What is most remarkable about the appellate decision is its broad interpretation of the
Crawford holding. It would appear from the 6th District Appellate Court's recent opinion, the indemnitee does
not even have to have a specific allegation of negligence against the indemnitor by a third party in order to trigger the indemnity obligation. Although this decision was primarily based on the specific language contained in the indemnity provision set forth in the contract between CH2M and UDC, this ruling appears to go a step further than
Crawford which set forth that in order for the indemnity obligation to arise there need only to be an issue related to the subcontractor's scope of work and/or materials made by a third party.
However, the appellate court also seems to invite the proposition that if you can fashion a contractual indemnity provision which specifically sets forth that the indemnitor will provide indemnity (and furthermore, a defense obligation) to the indemnitee only for the negligence of the indemnitee and not include "
any and all related actions," then perhaps the trial courts may construe the duty to defend more narrowly than that set forth in
Crawford and in this appellate court ruling.

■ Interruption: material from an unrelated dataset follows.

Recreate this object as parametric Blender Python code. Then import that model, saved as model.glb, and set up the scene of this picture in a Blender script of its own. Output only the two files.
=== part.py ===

Until our State Legislature enacts a much needed revision to
Civil Code § 2782,
et. seq. which would minimize the effect of
Crawford on the subcontractors, all contracts should be reviewed and analyzed by legal counsel familiar with indemnity issues to determine the potential risks and liability for the contractor's defense fees and costs associated with indemnity obligations. As we have seen all too often, it is not the actual liability for alleged defect damages that is most significant to the subcontractor, but it is the demand for reimbursement of the developer's defense fees and costs which can be prohibitive and costly.